The U.S. will have the lowest wheat plantings since 1919 along with a 4 million acre decline in intended corn seeding’s this spring. Producers intend to plant 89.5 million acres of soybeans, up 6 million acres from 2016’s. Cotton plantings are also expected to increase, jumping 21% year-over-year to 12.0 million acres. Overall, producers report that there will be a 2 million acre decline in total principal crops planted area in 2017 versus a year ago, according the USDA-NASS Prospective Plantings report.

 Notable declines in total planted area are expected in Kansas, Missouri, the Dakotas, and Oklahoma. Most of these states are important wheat producers and the decline is consistent with depressed wheat prices during the last year and in some cases, drier than normal weather since last summer.

Nationally, hay area harvested this year is slated to decline 600,000 acres, or 1%. Texas accounts for most of the decline, falling 500,000 acres in 2017. California and Kentucky are both expected to reduce hay acres harvested by 100,000 acres. 

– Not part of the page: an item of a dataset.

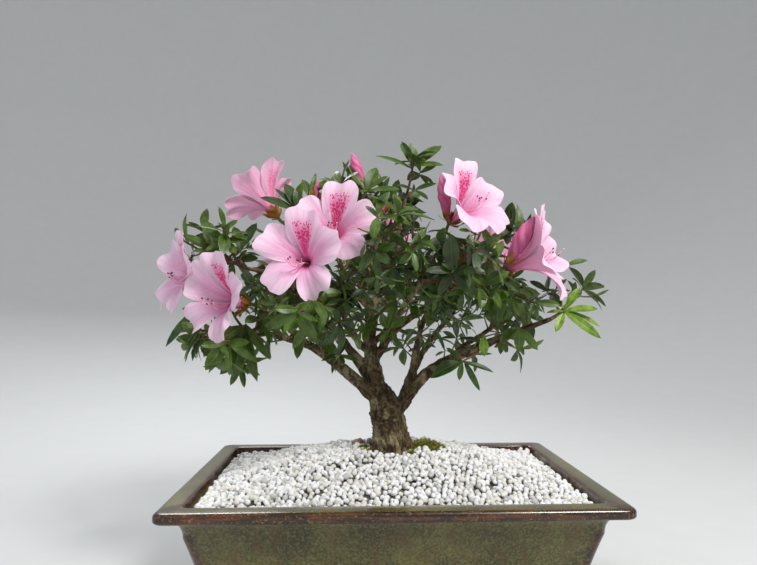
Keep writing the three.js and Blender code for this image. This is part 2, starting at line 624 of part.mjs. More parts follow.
// A stem from the bough, and shoots from along it, each with its whorl of leaves
function growMass(mass, random) {
  const bough = alongCurve(limbs.get(mass.bough), mass.share);
  const root = bough.point;
  const end = root.clone().lerp(mass.centre, STEM.end);
  const bend = root.clone().lerp(end, 0.5).add(v(0, 0, -STEM.sag * root.distanceTo(end)));
  const parts = [twig([root, bend, end], [Math.min(STEM.radius, bough.radius), SHOOT.radius], STEM)];
  const reach = mass.radius - LEAF.length * SHOOT.inset;
  const ribs = [];
  shootDirections(mass.centre.clone().sub(root).normalize(), SHOOT.count, random).forEach((axis, i) => {
    const start = root.clone().lerp(end, 1 - (SHOOT.startSpan * i) / SHOOT.count);
    const hub = SHOOT.reaches.map((share) => mass.centre.clone().addScaledVector(axis, reach * share))
      .find((p) => clearTwig(mass, start, p));
    if (!hub) return;
    const petioles = whorl(mass, hub, axis, ribs, random);
    const grown = petioles.filter(({ leaf }) => leaf);
    if (grown.length < SHOOT.fewest) return;
    ribs.push(...grown.map(({ leaf }) => [hub, leaf.tip]));
    parts.push(shoot(start, hub, axis, petioles));
  });
  return Manifold.union(parts).simplify(FUSE);
}

// A mass is cut clear of its bough and of the stalks that leave the same bough.
function foliage(mass, random) {
  const stalks = [...BLOOMS, ...BUDS].filter((flower) => flower.bough === mass.bough)
    .map(({ name }) => sweep(limbs.get(`${name}_stalk`), { ...STALK, grow: 2 * GAP }));
  const cut = (body, other) => body.subtract(other);
  return largest([grownBough(mass.bough), ...stalks].reduce(cut, growMass(mass, random)));
}

// Assembly
const random = seededRandom(SEED);
const finish = (color, roughness) => new THREE.MeshStandardMaterial({ color, roughness });
const finishes = {
  glaze: finish('#5d6350', 0.3), soil: finish('#4a3626', 0.95), pebble: finish('#dcdcd8', 0.8),
  moss: finish('#5a6b2c', 0.95), stone: finish('#7d6a52', 0.9), bark: finish('#54463a', 0.9),
  leaf: finish('#2f4a26', 0.45), petal: finish('#eeb2cb', 0.6),
};
const bonsai = new THREE.Group();
bonsai.name = 'azalea_bonsai';

function add(name, body, material) {
  const mesh = new THREE.Mesh(geometryOf(body), material);
  mesh.name = name;
  bonsai.add(mesh);
}

growLimbs(random);
for (const mass of MASSES) mass.centre = place(mass.at);
for (const flower of BLOOMS) flower.stalk = stalkPoints(flower, BLOOM.depth);
for (const flower of BUDS) flower.stalk = stalkPoints(flower, BUD.length);

const bed = pebbleBed(random);
const raisedBed = bed.translate([0, 0, GAP]);
const thickTrunk = trunk(GAP);
const seated = (body) => largest(body.subtract(raisedBed).subtract(thickTrunk));
add('pot', pot(), finishes.glaze);
add('soil', soil(), finishes.soil);
add('pebble_bed', bed, finishes.pebble);
add('moss', seated(lump(LUMPS.moss, random)), finishes.moss);
add('stone_chip', seated(lump(LUMPS.stone_chip, random)), finishes.stone);
add('trunk', trunk(), finishes.bark);

// Each bough is cut clear of the trunk and of the boughs before it.
LIMBS.forEach((bough, i) => {
  const earlier = [thickTrunk, ...LIMBS.slice(0, i).map((other) => boughBody(other, GAP))];
  const cut = earlier.reduce((body, other) => body.subtract(other), boughBody(bough));
  add(bough.name, largest(cut), finishes.bark);
});
for (const flower of BLOOMS) add(flower.name, bloom(flower), finishes.petal);
for (const flower of BUDS) add(flower.name, bud(flower), finishes.petal);
for (const { name, stalk } of [...BLOOMS, ...BUDS]) addLimb(`${name}_stalk`, stalk, STALK.radii);
for (const mass of MASSES) add(mass.name, foliage(mass, random), finishes.leaf);

export default bonsai;
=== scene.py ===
# %% [markdown]
# # An azalea bonsai in flower
#
# The plant is an old evergreen azalea, kept small in a glazed pot and dressed with white
# gravel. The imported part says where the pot, the trunk, each limb, each mass of foliage and
# each flower is. This lesson gives them their looks, one piece after another: glaze, bark,
# leaves, petals, stones and moss. Shapes are worked out in millimetres, as the part's source
# does, and turned into metres when a mesh is made.

# %% Load the frame
import math
import random

import bmesh
import bpy
import numpy as np
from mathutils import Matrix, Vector, noise
from mathutils.bvhtree import BVHTree
from mathutils.kdtree import KDTree


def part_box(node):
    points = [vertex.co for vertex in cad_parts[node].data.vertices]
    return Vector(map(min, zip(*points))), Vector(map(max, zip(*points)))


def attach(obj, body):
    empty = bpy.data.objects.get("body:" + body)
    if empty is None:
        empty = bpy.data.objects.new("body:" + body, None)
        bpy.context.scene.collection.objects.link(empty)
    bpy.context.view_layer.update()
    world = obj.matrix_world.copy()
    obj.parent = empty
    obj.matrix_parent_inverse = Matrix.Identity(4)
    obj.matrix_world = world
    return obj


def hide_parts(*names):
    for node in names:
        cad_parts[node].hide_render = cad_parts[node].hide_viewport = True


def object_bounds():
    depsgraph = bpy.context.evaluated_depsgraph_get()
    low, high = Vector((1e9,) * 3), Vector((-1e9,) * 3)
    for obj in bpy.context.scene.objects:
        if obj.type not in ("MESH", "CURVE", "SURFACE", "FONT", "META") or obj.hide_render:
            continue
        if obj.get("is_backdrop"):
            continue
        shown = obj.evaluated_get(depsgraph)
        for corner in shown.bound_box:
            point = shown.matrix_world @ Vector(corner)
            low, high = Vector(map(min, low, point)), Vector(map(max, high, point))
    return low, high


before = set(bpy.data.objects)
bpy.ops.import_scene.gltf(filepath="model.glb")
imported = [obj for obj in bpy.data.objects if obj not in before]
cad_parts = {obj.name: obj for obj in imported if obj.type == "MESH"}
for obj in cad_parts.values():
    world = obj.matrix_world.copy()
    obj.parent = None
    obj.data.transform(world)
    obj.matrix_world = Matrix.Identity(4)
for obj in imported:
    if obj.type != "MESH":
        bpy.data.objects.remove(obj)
cad_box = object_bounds()
MM = 0.001


def new_object(name, data):
    """An object in the scene that shows a mesh, or is a camera or a light."""
    thing = bpy.data.objects.new(name, data)
    bpy.context.scene.collection.objects.link(thing)
    return thing


print("CAD box in metres:", [[round(x, 4) for x in corner] for corner in cad_box])

# %% [markdown]
# The camera comes first, because a few sprigs are placed by where they show in the picture.
# It is a 28 mm lens on a 36 mm frame, half a metre in front of the pot's middle, level with
# the lower crown and tipped up a little. The pot's rim gave these numbers: only one place
# makes the rim's corners fall where they do.

# %% Set up the camera
IMAGE = (757, 565)
LENS, SENSOR = 28.0, 36.0
CAMERA_AT = np.array([-29.0, -530.0, 233.0])
YAW, PITCH = math.radians(2.1), math.radians(3.6)
FOCAL = LENS / SENSOR * IMAGE[0]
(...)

The decline in Texas represents an 11% decline in total hay area harvested for the state. Last year, Texas harvested 4.83 million acres of hay. The 2016 acreage harvested was 100,000 above 2015’s, but down 610,000 acres from 2014’s. Essentially, hay harvested in Texas will decline by more than 1 million acres from 2014 to 2017. Texas hay harvested area peaked in 2013 at 5.6 million acres, and declined by 200,000 acres in 2014. The 2017 hay harvested area for Texas would be the lowest since 1998. For sake of comparison, Oklahoma hay harvested area this year is expected to decline 10,000 acres, about unchanged relative to total harvested hay area in 2016. Area harvested for hay in Oklahoma peaked in 2014, and has declined since then by close to 600,000 acres, or about 20%.